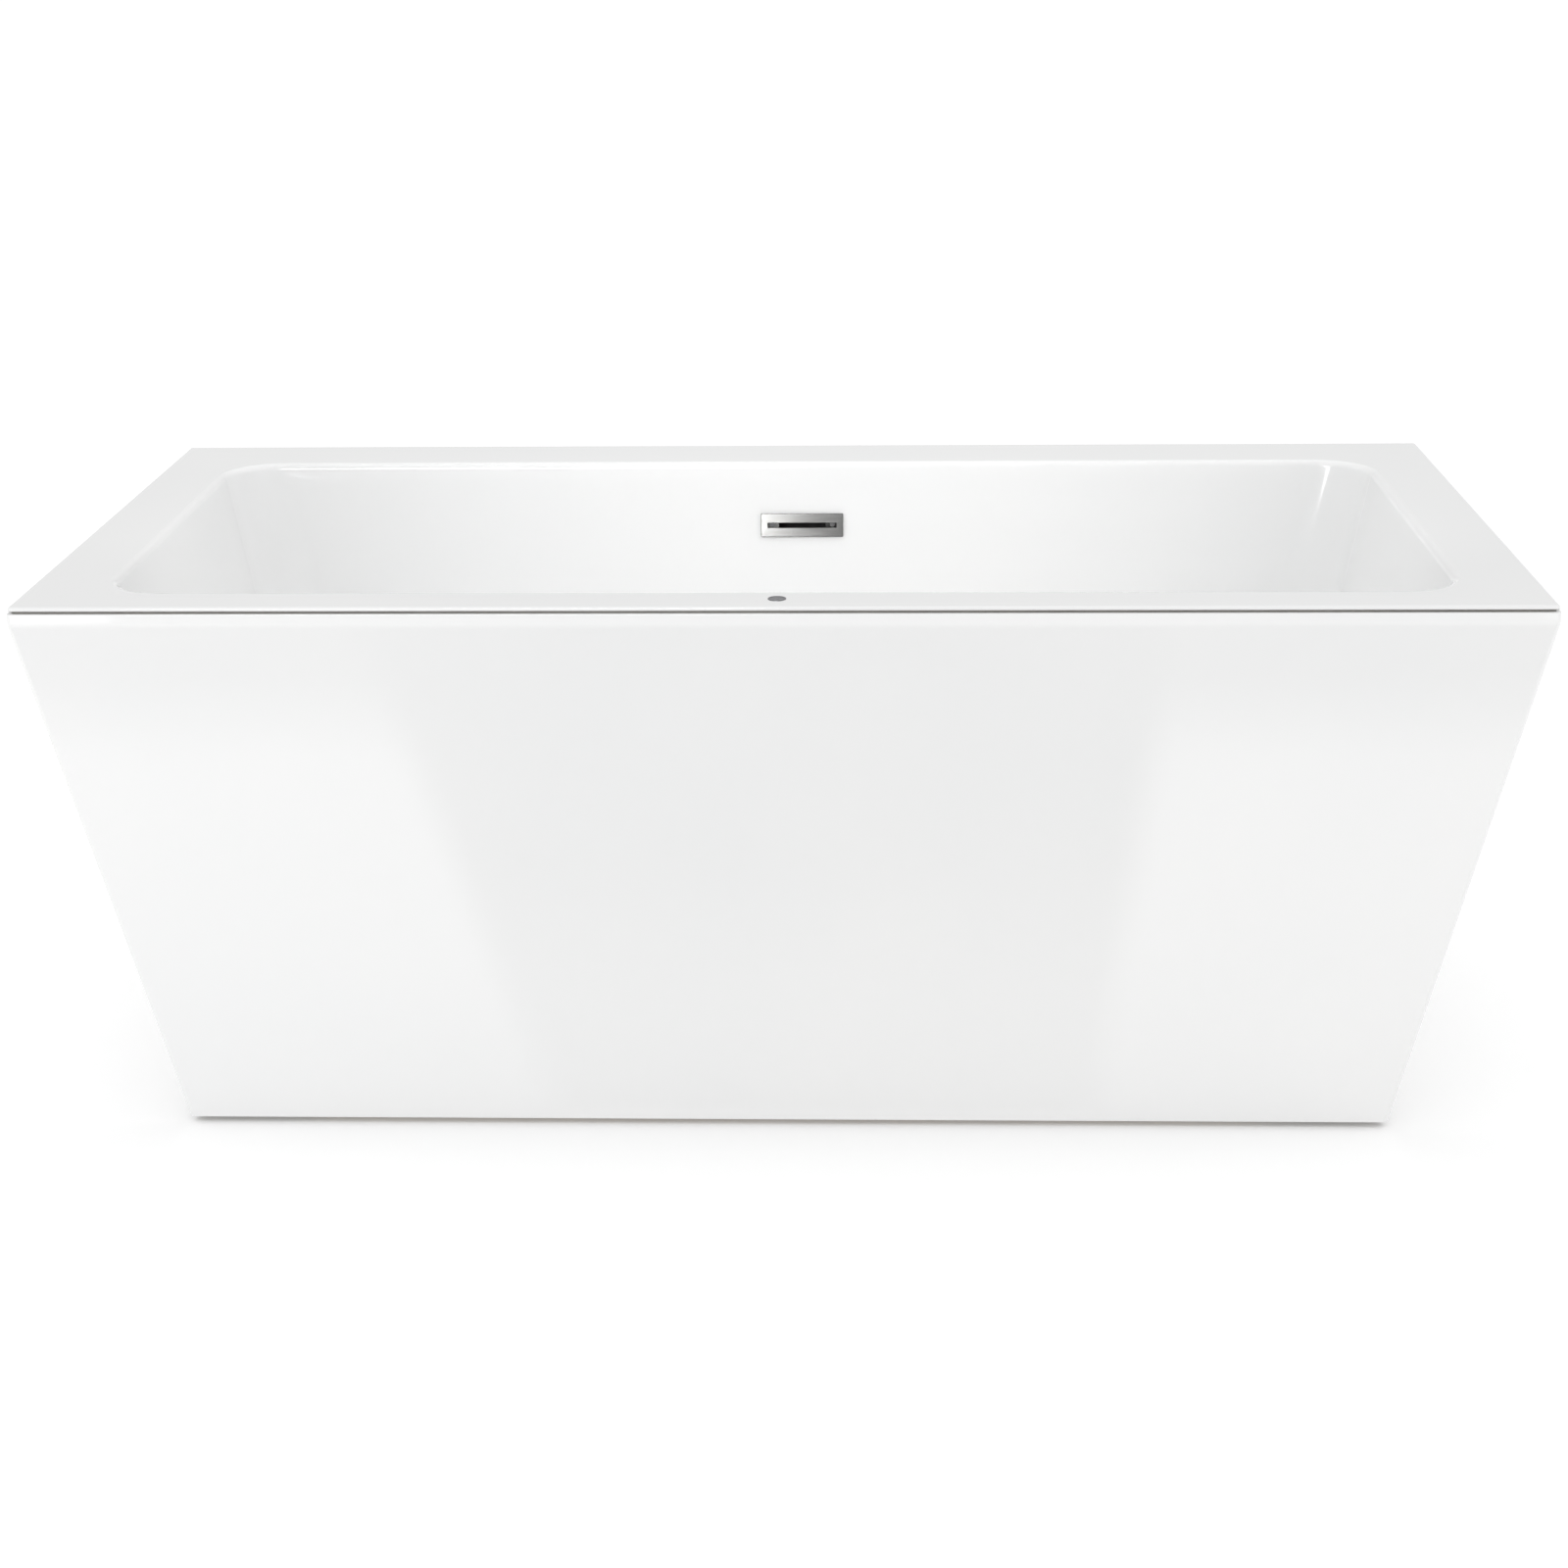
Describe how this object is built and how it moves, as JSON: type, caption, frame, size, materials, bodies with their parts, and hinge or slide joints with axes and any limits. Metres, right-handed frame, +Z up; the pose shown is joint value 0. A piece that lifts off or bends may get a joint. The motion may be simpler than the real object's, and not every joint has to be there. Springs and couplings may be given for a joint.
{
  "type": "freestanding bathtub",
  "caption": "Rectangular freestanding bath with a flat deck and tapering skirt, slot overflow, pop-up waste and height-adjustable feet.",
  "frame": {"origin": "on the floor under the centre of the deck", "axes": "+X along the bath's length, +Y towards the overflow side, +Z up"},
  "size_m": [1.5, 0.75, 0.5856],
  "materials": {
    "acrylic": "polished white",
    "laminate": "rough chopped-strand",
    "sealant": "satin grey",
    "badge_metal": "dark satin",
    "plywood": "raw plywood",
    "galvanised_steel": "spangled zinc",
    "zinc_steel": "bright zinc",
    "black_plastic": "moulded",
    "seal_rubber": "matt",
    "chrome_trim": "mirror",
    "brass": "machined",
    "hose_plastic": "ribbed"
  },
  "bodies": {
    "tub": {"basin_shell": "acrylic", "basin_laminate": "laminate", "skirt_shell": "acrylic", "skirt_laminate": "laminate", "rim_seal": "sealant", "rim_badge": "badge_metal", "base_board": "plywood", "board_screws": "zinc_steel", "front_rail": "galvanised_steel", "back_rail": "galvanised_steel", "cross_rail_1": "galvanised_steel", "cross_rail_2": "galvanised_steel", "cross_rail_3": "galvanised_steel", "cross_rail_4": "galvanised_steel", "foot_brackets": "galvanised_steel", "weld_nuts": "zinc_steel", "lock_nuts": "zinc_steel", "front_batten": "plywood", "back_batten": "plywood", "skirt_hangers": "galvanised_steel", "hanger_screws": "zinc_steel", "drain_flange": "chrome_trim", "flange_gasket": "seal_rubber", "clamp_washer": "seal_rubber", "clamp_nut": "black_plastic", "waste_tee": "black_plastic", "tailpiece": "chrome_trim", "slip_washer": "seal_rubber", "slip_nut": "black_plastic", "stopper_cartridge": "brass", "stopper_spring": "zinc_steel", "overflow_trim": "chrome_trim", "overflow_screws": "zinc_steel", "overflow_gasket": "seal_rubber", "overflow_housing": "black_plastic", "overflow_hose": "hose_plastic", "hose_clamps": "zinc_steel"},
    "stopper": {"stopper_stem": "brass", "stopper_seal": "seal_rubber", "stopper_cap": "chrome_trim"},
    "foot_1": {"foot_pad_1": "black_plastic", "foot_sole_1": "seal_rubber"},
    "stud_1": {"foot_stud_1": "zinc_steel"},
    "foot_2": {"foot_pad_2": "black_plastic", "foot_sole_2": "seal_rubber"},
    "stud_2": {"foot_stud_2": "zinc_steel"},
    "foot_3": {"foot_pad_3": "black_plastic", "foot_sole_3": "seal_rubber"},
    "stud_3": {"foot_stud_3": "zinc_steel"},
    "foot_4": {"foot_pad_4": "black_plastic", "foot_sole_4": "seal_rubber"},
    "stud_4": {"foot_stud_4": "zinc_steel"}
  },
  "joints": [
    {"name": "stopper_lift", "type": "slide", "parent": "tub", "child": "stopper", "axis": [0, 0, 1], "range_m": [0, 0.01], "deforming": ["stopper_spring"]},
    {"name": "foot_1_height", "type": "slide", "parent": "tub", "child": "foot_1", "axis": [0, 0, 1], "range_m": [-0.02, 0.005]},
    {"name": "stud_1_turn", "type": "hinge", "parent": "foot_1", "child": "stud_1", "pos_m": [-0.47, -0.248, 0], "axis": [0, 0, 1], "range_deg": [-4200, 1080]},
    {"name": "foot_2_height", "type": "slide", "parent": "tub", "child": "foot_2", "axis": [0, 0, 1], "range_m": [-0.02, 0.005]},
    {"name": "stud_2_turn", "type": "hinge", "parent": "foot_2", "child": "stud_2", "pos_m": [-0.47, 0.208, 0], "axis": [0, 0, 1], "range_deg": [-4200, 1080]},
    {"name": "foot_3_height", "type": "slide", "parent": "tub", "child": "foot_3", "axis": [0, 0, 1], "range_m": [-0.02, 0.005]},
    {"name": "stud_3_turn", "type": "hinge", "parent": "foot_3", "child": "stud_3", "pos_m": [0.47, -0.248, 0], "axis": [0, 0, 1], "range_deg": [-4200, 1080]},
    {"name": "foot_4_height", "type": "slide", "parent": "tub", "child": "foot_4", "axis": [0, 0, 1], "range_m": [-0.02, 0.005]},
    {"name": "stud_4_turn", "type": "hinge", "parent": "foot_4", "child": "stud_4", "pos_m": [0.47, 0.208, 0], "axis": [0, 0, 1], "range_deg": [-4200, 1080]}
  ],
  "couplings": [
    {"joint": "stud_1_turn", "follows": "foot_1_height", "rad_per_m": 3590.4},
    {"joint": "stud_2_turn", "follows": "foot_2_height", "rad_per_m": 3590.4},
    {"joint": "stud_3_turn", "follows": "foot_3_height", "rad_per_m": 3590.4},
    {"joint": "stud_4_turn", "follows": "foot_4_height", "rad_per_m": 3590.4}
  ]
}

━━━━━━━━━━

Repeat the preceding lines exactly, please, every one of them.

- SOLUTION BELOW
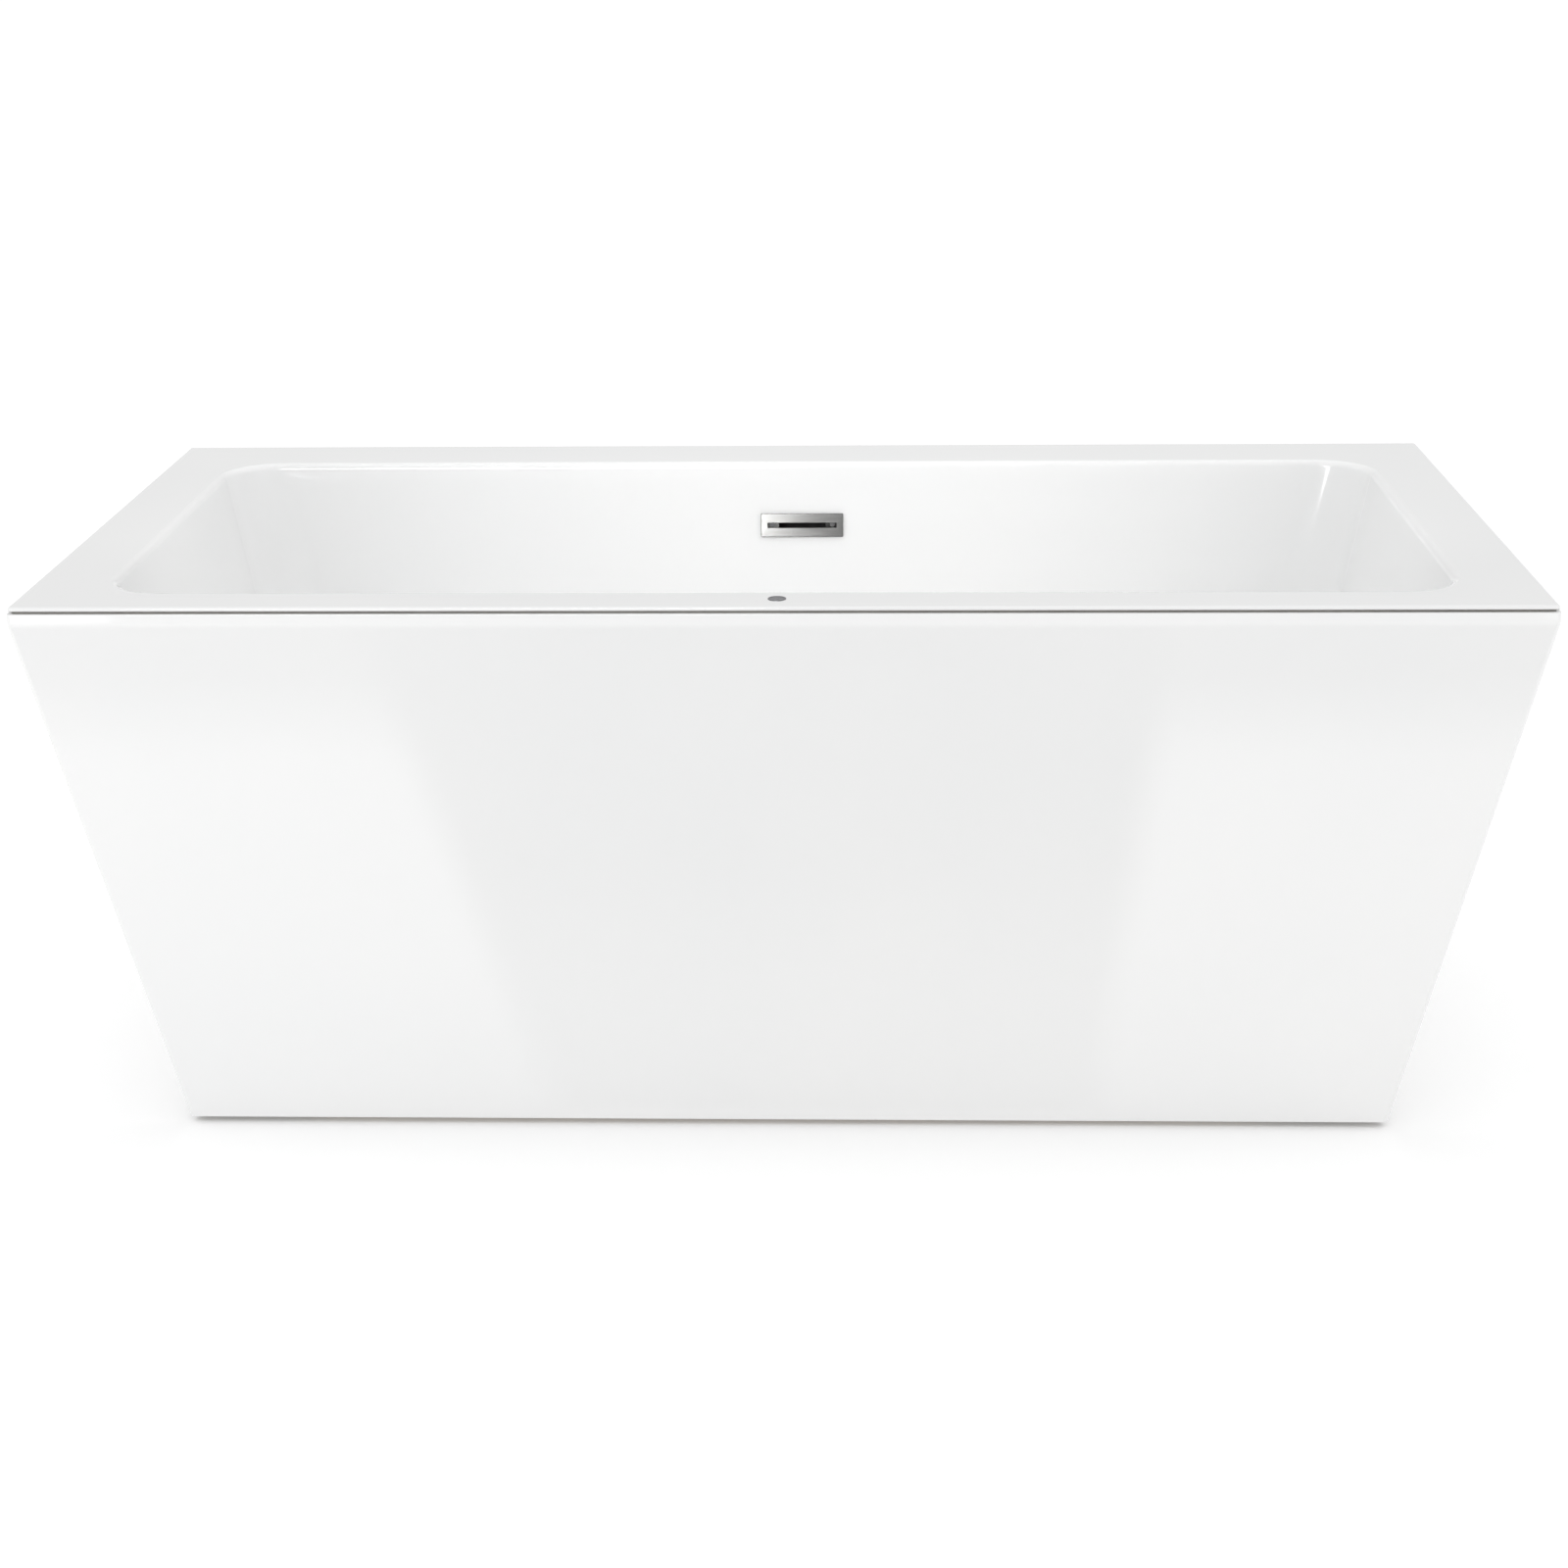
Describe how this object is built and how it moves, as JSON: type, caption, frame, size, materials, bodies with their parts, and hinge or slide joints with axes and any limits. Metres, right-handed frame, +Z up; the pose shown is joint value 0. A piece that lifts off or bends may get a joint. The motion may be simpler than the real object's, and not every joint has to be there. Springs and couplings may be given for a joint.
{
  "type": "freestanding bathtub",
  "caption": "Rectangular freestanding bath with a flat deck and tapering skirt, slot overflow, pop-up waste and height-adjustable feet.",
  "frame": {"origin": "on the floor under the centre of the deck", "axes": "+X along the bath's length, +Y towards the overflow side, +Z up"},
  "size_m": [1.5, 0.75, 0.5856],
  "materials": {
    "acrylic": "polished white",
    "laminate": "rough chopped-strand",
    "sealant": "satin grey",
    "badge_metal": "dark satin",
    "plywood": "raw plywood",
    "galvanised_steel": "spangled zinc",
    "zinc_steel": "bright zinc",
    "black_plastic": "moulded",
    "seal_rubber": "matt",
    "chrome_trim": "mirror",
    "brass": "machined",
    "hose_plastic": "ribbed"
  },
  "bodies": {
    "tub": {"basin_shell": "acrylic", "basin_laminate": "laminate", "skirt_shell": "acrylic", "skirt_laminate": "laminate", "rim_seal": "sealant", "rim_badge": "badge_metal", "base_board": "plywood", "board_screws": "zinc_steel", "front_rail": "galvanised_steel", "back_rail": "galvanised_steel", "cross_rail_1": "galvanised_steel", "cross_rail_2": "galvanised_steel", "cross_rail_3": "galvanised_steel", "cross_rail_4": "galvanised_steel", "foot_brackets": "galvanised_steel", "weld_nuts": "zinc_steel", "lock_nuts": "zinc_steel", "front_batten": "plywood", "back_batten": "plywood", "skirt_hangers": "galvanised_steel", "hanger_screws": "zinc_steel", "drain_flange": "chrome_trim", "flange_gasket": "seal_rubber", "clamp_washer": "seal_rubber", "clamp_nut": "black_plastic", "waste_tee": "black_plastic", "tailpiece": "chrome_trim", "slip_washer": "seal_rubber", "slip_nut": "black_plastic", "stopper_cartridge": "brass", "stopper_spring": "zinc_steel", "overflow_trim": "chrome_trim", "overflow_screws": "zinc_steel", "overflow_gasket": "seal_rubber", "overflow_housing": "black_plastic", "overflow_hose": "hose_plastic", "hose_clamps": "zinc_steel"},
    "stopper": {"stopper_stem": "brass", "stopper_seal": "seal_rubber", "stopper_cap": "chrome_trim"},
    "foot_1": {"foot_pad_1": "black_plastic", "foot_sole_1": "seal_rubber"},
    "stud_1": {"foot_stud_1": "zinc_steel"},
    "foot_2": {"foot_pad_2": "black_plastic", "foot_sole_2": "seal_rubber"},
    "stud_2": {"foot_stud_2": "zinc_steel"},
    "foot_3": {"foot_pad_3": "black_plastic", "foot_sole_3": "seal_rubber"},
    "stud_3": {"foot_stud_3": "zinc_steel"},
    "foot_4": {"foot_pad_4": "black_plastic", "foot_sole_4": "seal_rubber"},
    "stud_4": {"foot_stud_4": "zinc_steel"}
  },
  "joints": [
    {"name": "stopper_lift", "type": "slide", "parent": "tub", "child": "stopper", "axis": [0, 0, 1], "range_m": [0, 0.01], "deforming": ["stopper_spring"]},
    {"name": "foot_1_height", "type": "slide", "parent": "tub", "child": "foot_1", "axis": [0, 0, 1], "range_m": [-0.02, 0.005]},
    {"name": "stud_1_turn", "type": "hinge", "parent": "foot_1", "child": "stud_1", "pos_m": [-0.47, -0.248, 0], "axis": [0, 0, 1], "range_deg": [-4200, 1080]},
    {"name": "foot_2_height", "type": "slide", "parent": "tub", "child": "foot_2", "axis": [0, 0, 1], "range_m": [-0.02, 0.005]},
    {"name": "stud_2_turn", "type": "hinge", "parent": "foot_2", "child": "stud_2", "pos_m": [-0.47, 0.208, 0], "axis": [0, 0, 1], "range_deg": [-4200, 1080]},
    {"name": "foot_3_height", "type": "slide", "parent": "tub", "child": "foot_3", "axis": [0, 0, 1], "range_m": [-0.02, 0.005]},
    {"name": "stud_3_turn", "type": "hinge", "parent": "foot_3", "child": "stud_3", "pos_m": [0.47, -0.248, 0], "axis": [0, 0, 1], "range_deg": [-4200, 1080]},
    {"name": "foot_4_height", "type": "slide", "parent": "tub", "child": "foot_4", "axis": [0, 0, 1], "range_m": [-0.02, 0.005]},
    {"name": "stud_4_turn", "type": "hinge", "parent": "foot_4", "child": "stud_4", "pos_m": [0.47, 0.208, 0], "axis": [0, 0, 1], "range_deg": [-4200, 1080]}
  ],
  "couplings": [
    {"joint": "stud_1_turn", "follows": "foot_1_height", "rad_per_m": 3590.4},
    {"joint": "stud_2_turn", "follows": "foot_2_height", "rad_per_m": 3590.4},
    {"joint": "stud_3_turn", "follows": "foot_3_height", "rad_per_m": 3590.4},
    {"joint": "stud_4_turn", "follows": "foot_4_height", "rad_per_m": 3590.4}
  ]
}